Fred Kaplan: I'll be very brief or try. First, I would agree with him that Putin is running a mafia state. That's basically what it is.
Brian Lehrer: That much you agree on.
Fred Kaplan: Yes. As for Ukraine, it is true, of course, in World War II, Ukraine was a hotbed of Nazism.
Brian Lehrer: Yes, at that time.
Fred Kaplan: Babi Yar was in Ukraine. Until even fairly recently, there were still militias that did spout a certain kind of Ukrainian nationalism that had ties with those earlier groups. However, at the same time, it's worth pointing out that Zelenskyy, who, by the way, is Jewish, I don't think a Nazi state would elect a Jew to be its president, but in the election that put Zelenskyy at the top, I believe something like only 2% of the vote went to far-right parties.

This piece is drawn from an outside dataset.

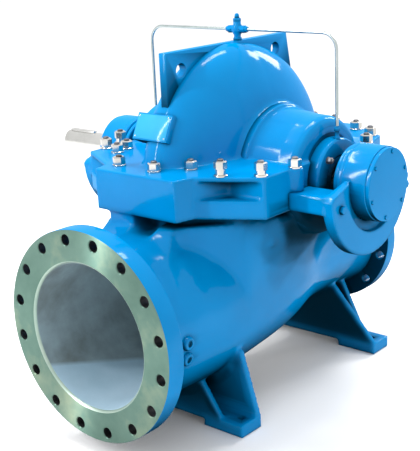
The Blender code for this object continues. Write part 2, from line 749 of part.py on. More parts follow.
def make_rotor(shop):
    bpy.ops.object.empty_add(location=(0.0, 0.0, SHAFT_Z))
    axis = bpy.context.active_object
    axis.name = "rotor_axis"
    axis.parent = shop.frame
    profile = [(SHAFT_NON_DRIVE_END, 0.0), (SHAFT_NON_DRIVE_END, SHAFT_TAIL_RADIUS),
               (SHAFT_TAIL_START, SHAFT_TAIL_RADIUS), (SHAFT_TAIL_START, SHAFT_RADIUS),
               (SHAFT_DRIVE_END + SHAFT_CHAMFER, SHAFT_RADIUS),
               (SHAFT_DRIVE_END, SHAFT_RADIUS - SHAFT_CHAMFER), (SHAFT_DRIVE_END, 0.0)]
    shaft = turned("shaft", profile, (0.0, 0.0, 0.0))
    key_low = SHAFT_DRIVE_END + KEY_SET_BACK
    seat = SHAFT_RADIUS - KEY_SEAT
    slot = box("slot", (key_low - GAP, -KEY_WIDTH / 2.0 - GAP, seat - GAP),
               (key_low + KEY_LENGTH + GAP, KEY_WIDTH / 2.0 + GAP, seat + 2.0 * KEY_HEIGHT))
    slot = shop.tool(slot, "key_slot")
    slot.parent = axis
    combine(shaft, slot, "DIFFERENCE")
    shop.part(shaft, "shaft", "steel", axis)
    key = box("key", (key_low, -KEY_WIDTH / 2.0, seat),
              (key_low + KEY_LENGTH, KEY_WIDTH / 2.0, seat + KEY_HEIGHT))
    shop.part(key, "shaft_key", "steel", axis)
    for prefix, side in (("drive_end", -1.0), ("non_drive_end", 1.0)):
        start = CHAMBER_PROFILE[-1][0] - SLEEVE_TUCK
        end = INNER_COVER_START - DEFLECTOR_LENGTH - RUNNING_CLEARANCE
        sleeve = turned("sleeve", [(end - GAP, SHAFT_RADIUS + GAP), (end - GAP, SLEEVE_RADIUS),
                                   (start, SLEEVE_RADIUS), (start, SHAFT_RADIUS + GAP)],
                        (0.0, 0.0, 0.0), side)
        shop.part(sleeve, prefix + "_shaft_sleeve", "steel", axis)
        deflector = turned("deflector", ring_profile(end, end + DEFLECTOR_LENGTH,
                                                     DEFLECTOR_RADIUS, SHAFT_RADIUS + GAP, 0.001),
                           (0.0, 0.0, 0.0), side)
        shop.part(deflector, prefix + "_deflector", "dark", axis)
    return axis


def make_lifting_plate(shop):
    """The plate stands on the crest, so its lower edge is cut to the crest's curve."""
    sunk = 0.006
    count = 15
    angle_front = math.radians(146.0)
    angle_back = math.atan2(0.224, LIFTING_FOOT_BACK)
    edge = []
    for i in range(count):
        angle = angle_front + (angle_back - angle_front) * i / (count - 1)
        radius = crest_radius(angle) - sunk
        edge.append((radius * math.cos(angle), SHAFT_Z + radius * math.sin(angle)))
    loop = edge + [(LIFTING_BACK, LIFTING_TOP), (LIFTING_FRONT, LIFTING_TOP)]
    loops = [loop] + [circle_points(LIFTING_HOLE, 20, centre) for centre in LIFTING_HOLES]
    plate = face_along_x(outline("lifting_plate", loops, LIFTING_THICK), 0.0)
    crest = shop.tool(grown_volute("plate_trim_form"), "lifting_plate_trim")
    combine(plate, crest, "DIFFERENCE")
    return shop.part(plate, "lifting_plate", "casting")


def make_nameplate(shop):
    normal = Vector((0.0, math.cos(NAMEPLATE_ANGLE), math.sin(NAMEPLATE_ANGLE)))
    place = Vector((NAMEPLATE_CENTRE_X, 0.0, SHAFT_Z)) + normal * NAMEPLATE_RADIUS
    tilt = NAMEPLATE_ANGLE - math.pi / 2.0
    width, height = NAMEPLATE_SIZE
    half_width = width / 2.0 + NAMEPLATE_MARGIN
    half_height = height / 2.0 + NAMEPLATE_MARGIN
    pad = box("pad", (-half_width, -half_height, -NAMEPLATE_PAD_DEPTH),
              (half_width, half_height, 0.0))
    pad.location = place
    pad.rotation_euler = (tilt, 0.0, 0.0)
    crest = shop.tool(grown_volute("nameplate_trim_form"), "nameplate_trim")
    combine(pad, crest, "DIFFERENCE")
    shop.part(pad, "nameplate_pad", "casting")
    plate = box("plate", (-width / 2.0, -height / 2.0, GAP),
                (width / 2.0, height / 2.0, GAP + NAMEPLATE_THICK))
    plate.location = place
    plate.rotation_euler = (tilt, 0.0, 0.0)
    shop.part(plate, "nameplate", "plate")


def grown_volute(name):
    """The volute's solid pushed out by the gap that touching pieces keep."""
    item = volute_solid(name)
    centre = Vector((0.0, 0.0, SHAFT_Z))
    for vertex in item.data.vertices:
        away = vertex.co - centre
        away.x = 0.0
        if away.length > 0.0:
            vertex.co = vertex.co + away.normalized() * GAP
    return item


def bend_points(corner, start_dir, end_dir, radius, count=7):
    """Points of a quarter bend that rounds a corner between two directions."""
    corner = Vector(corner)
    start_dir = Vector(start_dir)
    end_dir = Vector(end_dir)
    centre = corner - start_dir * radius + end_dir * radius
    points = []
    for i in range(count):
        angle = (math.pi / 2.0) * i / (count - 1)
        points.append(centre - end_dir * radius * math.cos(angle) + start_dir * radius * math.sin(angle))
    return points


def make_flush_piping(shop):
    """The cross fitting on the lifting plate and a pipe down to each gland."""
    tee = cylinder("tee", (0.0, 0.0, LIFTING_TOP + GAP), (0.0, 0.0, TEE_TOP), TEE_RADIUS, 24)
    arm = cylinder("arm", (-TEE_HALF, 0.0, TEE_Z), (TEE_HALF, 0.0, TEE_Z), TEE_RADIUS - 0.0005, 24)
    combine(tee, shop.tool(arm, "tee_arm_form"), "UNION")
    shop.part(tee, "flush_tee", "casting")
    plug = cylinder("plug", (0.0, 0.0, TEE_TOP + GAP), (0.0, 0.0, VENT_TOP), VENT_RADIUS, 6)
    shop.part(plug, "vent_plug", "casting")
    for prefix, side in (("drive_end", -1.0), ("non_drive_end", 1.0)):
        nut_end = TEE_HALF + TEE_NUT_LENGTH
        nut = cylinder("nut", (side * (TEE_HALF + GAP), 0.0, TEE_Z), (side * nut_end, 0.0, TEE_Z),
                       TEE_RADIUS, 6)
        shop.part(nut, prefix + "_tee_nut", "casting")
        foot_x = side * PIPE_FOOT_X
        low = SHAFT_Z + GLAND_RADIUS + PIPE_BOSS_HEIGHT
        route = [(side * (nut_end + GAP), 0.0, TEE_Z)]
        route += bend_points((foot_x, 0.0, TEE_Z), (side, 0.0, 0.0), (0.0, 0.0, -1.0), PIPE_BEND)
        route.append((foot_x, 0.0, low + GAP))
        pipe = tube("pipe", [tuple(point) for point in route], PIPE_RADIUS)
        shop.part(pipe, prefix + "_flush_pipe", "steel")
        boss = cylinder("boss", (foot_x, 0.0, SHAFT_Z + GLAND_RADIUS - PIPE_BOSS_TUCK),
                        (foot_x, 0.0, low), PIPE_BOSS_RADIUS, 6)
        form = shop.tool(gland_solid("boss_trim_form", side, GAP, 0.0), prefix + "_boss_trim")
        combine(boss, form, "DIFFERENCE")
        shop.part(boss, prefix + "_pipe_fitting", "casting")


def make_plugs(shop):
    """Two bare threaded plugs behind the suction flange."""
    neck = BODY_STATIONS[1][1]
    for number, z in enumerate(GAUGE_PLUG_HEIGHTS):
        slope = math.asin((z - NOZZLE_Z) / neck)
        direction = Vector((math.cos(slope), 0.0, math.sin(slope)))
        centre = Vector((0.0, GAUGE_PLUG_Y, NOZZLE_Z))
        boss = cylinder("gauge", centre + direction * (neck - 0.005),
                        centre + direction * GAUGE_PLUG_END, GAUGE_PLUG_RADIUS, 20)
        trim = shop.tool(body_solid("gauge_trim_form", GAP), "gauge_trim")
        combine(boss, trim, "DIFFERENCE")
        shop.part(boss, "suction_gauge_plug_" + str(number + 1), "casting")


def main():
    clear_scene()
    shop = Workshop()
    make_lower_casing(shop)
    make_nozzle_flange(shop, "suction_flange", SUCTION, SUCTION["face"] + SUCTION["thick"] - GAP)
    make_nozzle_flange(shop, "discharge_flange", DISCHARGE,
                       DISCHARGE["face"] - DISCHARGE["thick"] + GAP)
    make_foot(shop, "front_foot", FRONT_FOOT)
    make_foot(shop, "rear_foot", REAR_FOOT)
    make_upper_casing(shop)
    make_lifting_plate(shop)
    make_nameplate(shop)
    for prefix, side in (("drive_end", -1.0), ("non_drive_end", 1.0)):
        make_bracket(shop, prefix + "_bearing_bracket", side)
        make_bearing(shop, prefix, side)
        make_gland(shop, prefix, side)
    make_rotor(shop)
    make_flush_piping(shop)
    make_plugs(shop)


main()
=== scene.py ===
# %% [markdown]
# # A double suction pump
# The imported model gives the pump's solids and says which of them turn with the
# shaft. This lesson dresses them: cast iron with filleted corners under blue
# enamel, machined flanges, chromed nuts and steel pipes.

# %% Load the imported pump
import math

import bmesh
import bpy
import numpy as np
from mathutils import Matrix, Vector
from mathutils.bvhtree import BVHTree


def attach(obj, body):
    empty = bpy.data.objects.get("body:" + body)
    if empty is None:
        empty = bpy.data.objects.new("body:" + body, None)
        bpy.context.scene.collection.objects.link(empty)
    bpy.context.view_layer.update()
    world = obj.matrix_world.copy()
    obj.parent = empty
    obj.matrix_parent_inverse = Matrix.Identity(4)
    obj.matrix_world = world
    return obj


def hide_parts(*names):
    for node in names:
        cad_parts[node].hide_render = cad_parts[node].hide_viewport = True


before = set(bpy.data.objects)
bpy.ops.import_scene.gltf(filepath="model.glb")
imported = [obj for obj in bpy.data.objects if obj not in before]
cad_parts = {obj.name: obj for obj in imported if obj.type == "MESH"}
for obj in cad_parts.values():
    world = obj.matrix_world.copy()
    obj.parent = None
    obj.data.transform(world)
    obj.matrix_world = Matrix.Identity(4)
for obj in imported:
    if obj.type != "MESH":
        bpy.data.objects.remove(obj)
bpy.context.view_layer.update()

# %% [markdown]
# ## Where things are
# The solids stand with the middle of their box over the origin. It is easier to
# think from the shaft, so every size below counts x along the shaft from the
# nozzles' plane, y across it and z up from the floor. Each piece is moved by one
# offset when it is finished.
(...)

Ukraine even then was having much less support for far right parties than just about any other country in Europe. I think it's just, I don't see the parallels at all. I see certain things about Ukrainian history that were certainly worth taking into account, but for a country to say, "Everything for Ukraine," at a time when it's under invasion from Russia, versus another party in Germany saying, "Everything for Germany," when in fact it's doing quite well and isn't under attack or anything, I think that the differences are quite stark.
Brian Lehrer: Fred Kaplan writes the War Stories column for Slate. His latest article, Where are Trump's talks with Putin headed? There are some clear hints. Thank you for sharing them with us.
Fred Kaplan: Anytime.
Brian Lehrer: Brian Lehrer on WNYC, we turn the page. Much more to come.